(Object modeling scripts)
---

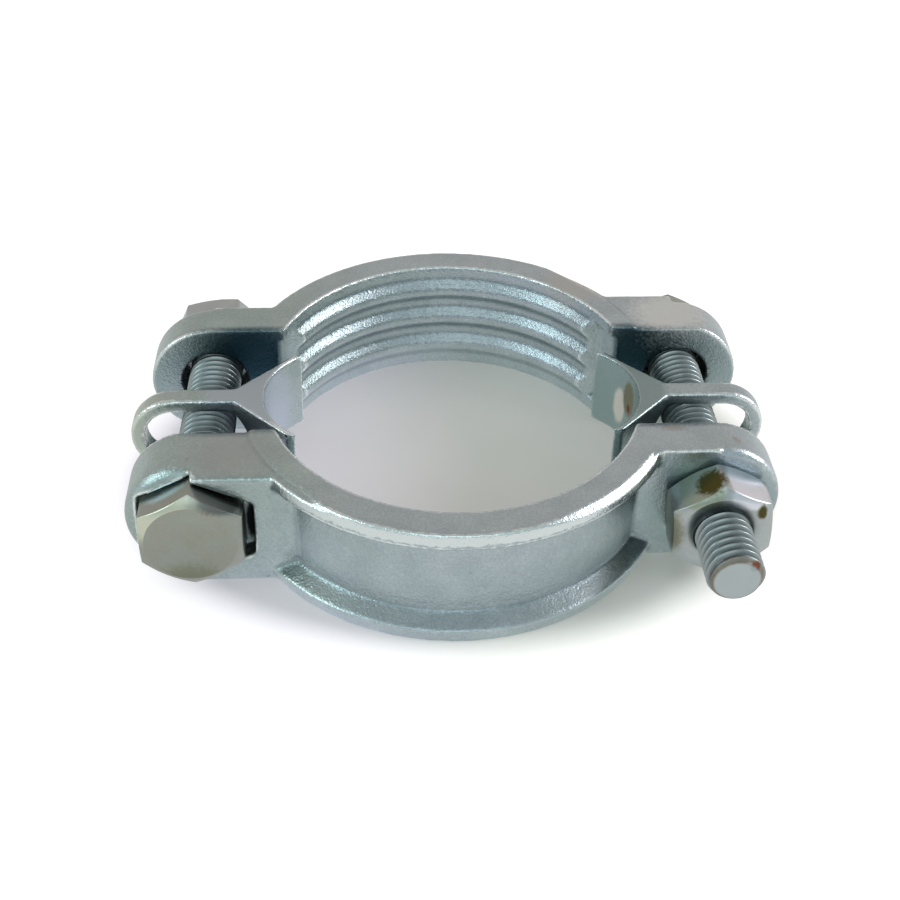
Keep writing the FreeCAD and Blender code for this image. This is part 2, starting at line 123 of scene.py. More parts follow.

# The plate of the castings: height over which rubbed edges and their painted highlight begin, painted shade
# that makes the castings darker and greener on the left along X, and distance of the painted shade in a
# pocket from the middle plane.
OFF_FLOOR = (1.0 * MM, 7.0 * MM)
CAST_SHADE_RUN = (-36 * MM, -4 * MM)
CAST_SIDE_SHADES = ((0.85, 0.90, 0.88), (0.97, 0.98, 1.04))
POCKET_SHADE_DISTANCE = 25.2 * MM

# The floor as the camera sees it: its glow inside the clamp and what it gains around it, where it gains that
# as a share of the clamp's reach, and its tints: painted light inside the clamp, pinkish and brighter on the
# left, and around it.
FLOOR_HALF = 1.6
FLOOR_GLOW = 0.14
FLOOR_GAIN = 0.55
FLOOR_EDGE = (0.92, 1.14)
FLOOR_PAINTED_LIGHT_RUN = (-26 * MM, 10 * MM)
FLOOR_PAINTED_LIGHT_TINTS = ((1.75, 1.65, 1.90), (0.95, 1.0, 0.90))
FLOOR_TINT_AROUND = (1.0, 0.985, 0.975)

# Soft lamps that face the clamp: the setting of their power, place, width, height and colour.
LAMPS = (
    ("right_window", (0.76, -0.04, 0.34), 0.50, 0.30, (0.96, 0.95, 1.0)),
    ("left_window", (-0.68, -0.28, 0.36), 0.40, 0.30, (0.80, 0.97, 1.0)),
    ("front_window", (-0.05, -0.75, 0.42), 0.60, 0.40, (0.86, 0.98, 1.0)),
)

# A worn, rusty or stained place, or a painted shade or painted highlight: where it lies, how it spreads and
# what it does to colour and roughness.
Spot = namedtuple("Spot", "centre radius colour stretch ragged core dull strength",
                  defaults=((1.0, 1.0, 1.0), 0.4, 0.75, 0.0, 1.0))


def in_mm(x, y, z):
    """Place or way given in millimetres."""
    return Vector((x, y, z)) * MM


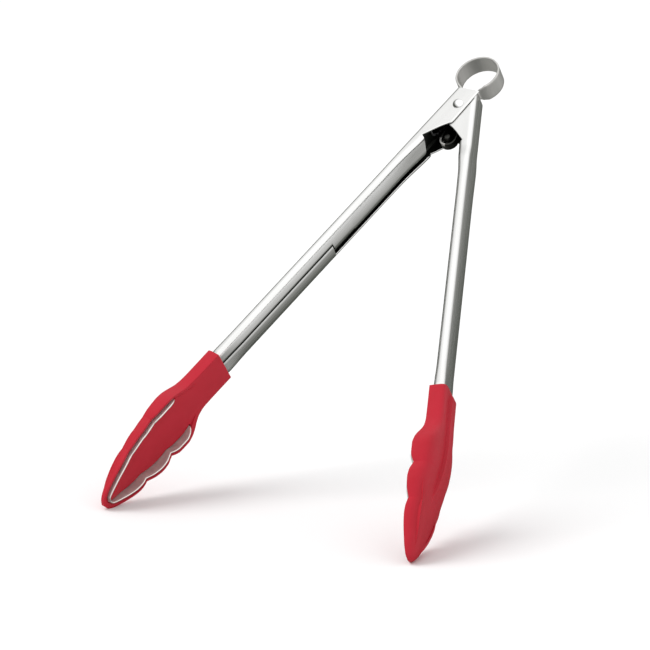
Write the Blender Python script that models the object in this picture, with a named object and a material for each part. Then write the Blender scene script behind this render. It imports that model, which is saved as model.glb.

---

» What is required
Write the listing out again, exactly as it reads.

» Answer to this task
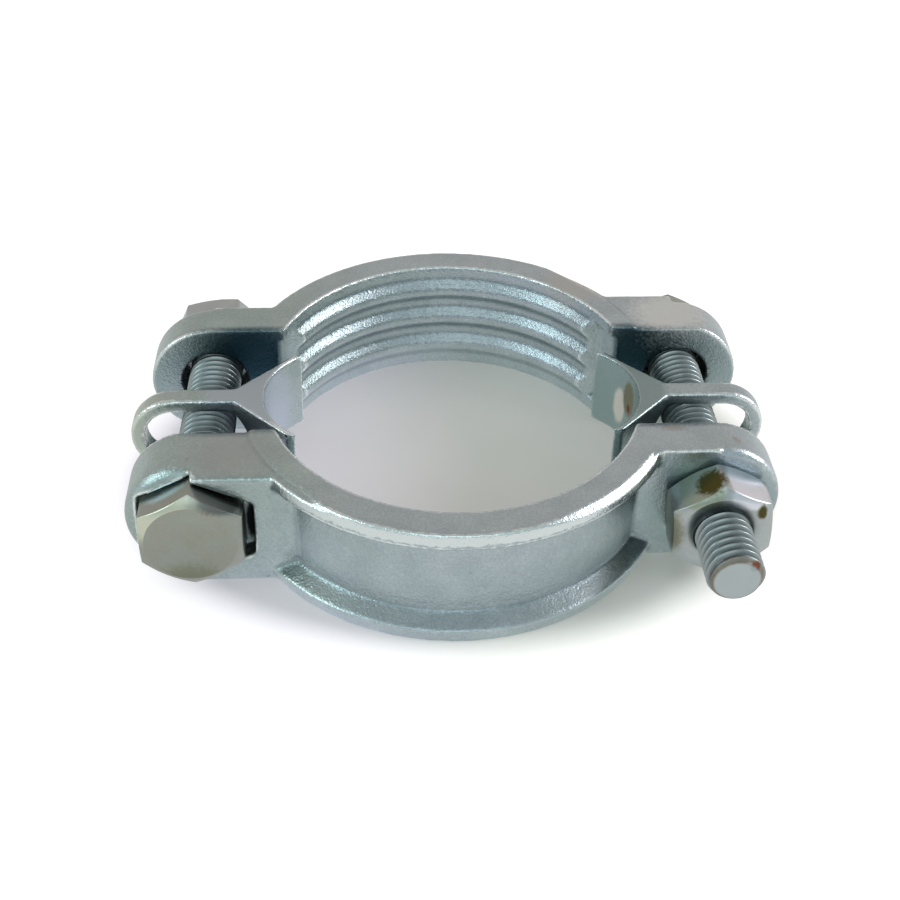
Keep writing the FreeCAD and Blender code for this image. This is part 2, starting at line 123 of scene.py. More parts follow.

# The plate of the castings: height over which rubbed edges and their painted highlight begin, painted shade
# that makes the castings darker and greener on the left along X, and distance of the painted shade in a
# pocket from the middle plane.
OFF_FLOOR = (1.0 * MM, 7.0 * MM)
CAST_SHADE_RUN = (-36 * MM, -4 * MM)
CAST_SIDE_SHADES = ((0.85, 0.90, 0.88), (0.97, 0.98, 1.04))
POCKET_SHADE_DISTANCE = 25.2 * MM

# The floor as the camera sees it: its glow inside the clamp and what it gains around it, where it gains that
# as a share of the clamp's reach, and its tints: painted light inside the clamp, pinkish and brighter on the
# left, and around it.
FLOOR_HALF = 1.6
FLOOR_GLOW = 0.14
FLOOR_GAIN = 0.55
FLOOR_EDGE = (0.92, 1.14)
FLOOR_PAINTED_LIGHT_RUN = (-26 * MM, 10 * MM)
FLOOR_PAINTED_LIGHT_TINTS = ((1.75, 1.65, 1.90), (0.95, 1.0, 0.90))
FLOOR_TINT_AROUND = (1.0, 0.985, 0.975)

# Soft lamps that face the clamp: the setting of their power, place, width, height and colour.
LAMPS = (
    ("right_window", (0.76, -0.04, 0.34), 0.50, 0.30, (0.96, 0.95, 1.0)),
    ("left_window", (-0.68, -0.28, 0.36), 0.40, 0.30, (0.80, 0.97, 1.0)),
    ("front_window", (-0.05, -0.75, 0.42), 0.60, 0.40, (0.86, 0.98, 1.0)),
)

# A worn, rusty or stained place, or a painted shade or painted highlight: where it lies, how it spreads and
# what it does to colour and roughness.
Spot = namedtuple("Spot", "centre radius colour stretch ragged core dull strength",
                  defaults=((1.0, 1.0, 1.0), 0.4, 0.75, 0.0, 1.0))


def in_mm(x, y, z):
    """Place or way given in millimetres."""
    return Vector((x, y, z)) * MM


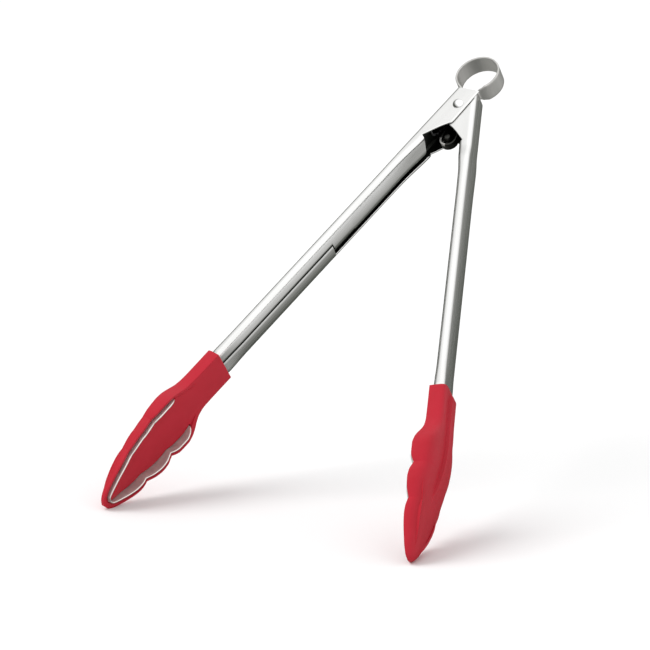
Write the Blender Python script that models the object in this picture, with a named object and a material for each part. Then write the Blender scene script behind this render. It imports that model, which is saved as model.glb.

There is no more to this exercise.